Who knows what really changed his mind, finally, but the fact that Theresa was so solid financially seemed to have an effect. He always said he’d felt a certain comfort with her, both having had long marriages with spouses who died. She’s a stabilizing force (even back to calming him by putting her hand on his shoulder on their first date). And she came off as much more settled than Leslie, who’s more of an artistic type, a free spirit. She also looked adoringly, even beatifically, at Gerry with her big, dark eyes.

The Golden Couple

So, Gerry opened the first episode and closed the finale sporting a tuxedo. This time he was standing on a stage set for matrimony, surrounded by gorgeous clay-colored pots of flowering tropical plants. Theresa, his golden chosen one, approached in a long, silvery gown. Theresa read her vows.

Then Ger started on in his, until he said, “I came to the realization that you’re not the right person for me to live with.”

Theresa is already starting to talk over his interviews and offer better answers.

He looked down at Theresa, and she looked up at him with a tortured face that was starting to crumble.

Beat.

“You’re the person that I can’t live without.”

Gerry has repeatedly dispensed this bit of Instagram wisdom during the show. He said that it was advice that Trista gave him, but I think it’s been around, and after eight episodes, it sounded a lot less snappy.
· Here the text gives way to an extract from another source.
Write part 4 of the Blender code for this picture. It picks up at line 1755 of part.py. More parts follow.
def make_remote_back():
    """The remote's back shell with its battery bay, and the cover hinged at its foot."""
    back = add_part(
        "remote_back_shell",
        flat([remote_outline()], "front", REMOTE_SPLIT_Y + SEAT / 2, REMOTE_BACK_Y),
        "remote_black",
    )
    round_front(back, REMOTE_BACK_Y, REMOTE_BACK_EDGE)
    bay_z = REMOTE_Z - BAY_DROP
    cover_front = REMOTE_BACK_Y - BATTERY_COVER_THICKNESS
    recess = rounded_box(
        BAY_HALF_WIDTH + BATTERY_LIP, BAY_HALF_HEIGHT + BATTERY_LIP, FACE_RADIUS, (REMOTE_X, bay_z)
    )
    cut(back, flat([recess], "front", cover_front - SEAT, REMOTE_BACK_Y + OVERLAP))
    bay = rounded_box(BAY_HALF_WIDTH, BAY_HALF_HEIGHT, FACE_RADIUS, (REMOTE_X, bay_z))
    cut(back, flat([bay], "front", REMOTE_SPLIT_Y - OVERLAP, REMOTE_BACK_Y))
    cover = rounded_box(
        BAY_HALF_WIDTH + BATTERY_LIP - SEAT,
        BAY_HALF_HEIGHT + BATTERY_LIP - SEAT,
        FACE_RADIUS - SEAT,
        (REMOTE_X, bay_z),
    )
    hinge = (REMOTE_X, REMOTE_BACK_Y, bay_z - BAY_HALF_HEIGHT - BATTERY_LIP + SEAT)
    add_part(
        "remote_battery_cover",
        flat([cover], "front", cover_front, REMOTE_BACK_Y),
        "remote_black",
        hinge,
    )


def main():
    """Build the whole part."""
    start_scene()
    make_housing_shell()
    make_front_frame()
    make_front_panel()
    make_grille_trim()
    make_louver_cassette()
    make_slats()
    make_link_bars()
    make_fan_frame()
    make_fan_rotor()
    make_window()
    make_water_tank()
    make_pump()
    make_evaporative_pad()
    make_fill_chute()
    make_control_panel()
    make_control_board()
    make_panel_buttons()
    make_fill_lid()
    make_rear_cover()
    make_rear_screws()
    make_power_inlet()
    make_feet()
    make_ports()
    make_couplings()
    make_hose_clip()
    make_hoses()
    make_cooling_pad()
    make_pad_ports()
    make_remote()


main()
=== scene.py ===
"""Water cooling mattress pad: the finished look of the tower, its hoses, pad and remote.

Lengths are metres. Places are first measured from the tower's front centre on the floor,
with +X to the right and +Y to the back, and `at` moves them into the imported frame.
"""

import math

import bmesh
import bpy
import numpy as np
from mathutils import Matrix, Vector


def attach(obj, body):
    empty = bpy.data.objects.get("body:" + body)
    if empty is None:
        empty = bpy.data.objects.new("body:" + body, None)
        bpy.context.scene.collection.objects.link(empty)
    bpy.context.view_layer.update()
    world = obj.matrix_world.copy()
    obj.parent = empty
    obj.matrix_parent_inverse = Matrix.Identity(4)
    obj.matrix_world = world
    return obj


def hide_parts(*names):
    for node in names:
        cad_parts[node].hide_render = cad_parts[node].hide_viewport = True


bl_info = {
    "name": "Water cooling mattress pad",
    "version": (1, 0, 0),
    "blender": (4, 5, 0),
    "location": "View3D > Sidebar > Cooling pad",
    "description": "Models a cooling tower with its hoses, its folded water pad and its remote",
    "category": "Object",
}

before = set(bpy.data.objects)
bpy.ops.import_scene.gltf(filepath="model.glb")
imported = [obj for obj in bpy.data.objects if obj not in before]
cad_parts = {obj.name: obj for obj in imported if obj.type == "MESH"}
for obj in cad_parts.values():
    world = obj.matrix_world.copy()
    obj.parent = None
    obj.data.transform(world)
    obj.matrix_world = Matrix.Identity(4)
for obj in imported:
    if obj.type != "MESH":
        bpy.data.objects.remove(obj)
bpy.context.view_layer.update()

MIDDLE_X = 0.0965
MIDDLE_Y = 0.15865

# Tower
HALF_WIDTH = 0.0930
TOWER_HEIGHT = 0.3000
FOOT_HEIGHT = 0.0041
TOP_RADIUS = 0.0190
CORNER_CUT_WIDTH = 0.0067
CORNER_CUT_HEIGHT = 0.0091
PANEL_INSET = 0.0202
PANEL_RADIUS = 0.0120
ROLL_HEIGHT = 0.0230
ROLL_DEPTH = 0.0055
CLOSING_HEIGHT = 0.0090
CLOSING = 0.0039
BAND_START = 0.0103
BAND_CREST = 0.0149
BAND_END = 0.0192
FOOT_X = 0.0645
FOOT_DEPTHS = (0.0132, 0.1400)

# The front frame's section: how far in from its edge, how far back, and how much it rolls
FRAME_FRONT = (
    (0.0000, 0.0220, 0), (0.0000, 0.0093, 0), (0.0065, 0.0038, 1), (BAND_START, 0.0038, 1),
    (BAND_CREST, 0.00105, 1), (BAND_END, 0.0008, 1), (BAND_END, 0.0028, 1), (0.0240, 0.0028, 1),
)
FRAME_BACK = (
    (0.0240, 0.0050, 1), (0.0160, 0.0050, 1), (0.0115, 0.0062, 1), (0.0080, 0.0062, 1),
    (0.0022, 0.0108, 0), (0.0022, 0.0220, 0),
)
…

But proving he chose the right person for his particular brand of Golden Grandpa teasing and humor, Theresa then laughed, hit him in the arm, leaned into him and said, “That was so good.”

They did seem over the moon with each other while announcing their Jan.3 wedding on the live show. (The nuptials will be televised.) Theresa is already starting to talk over his interviews and offer better answers. I hope they are happy, and that she makes him a better man.

No matter how much it’s gussied up, modernized or diversified, at heart The Bachelor will always be The Bachelor, an inequitable male fantasy out of the swinging Playboy mansion days.

As for the finale, it was one backwards step for man, one awful step for crying womankind.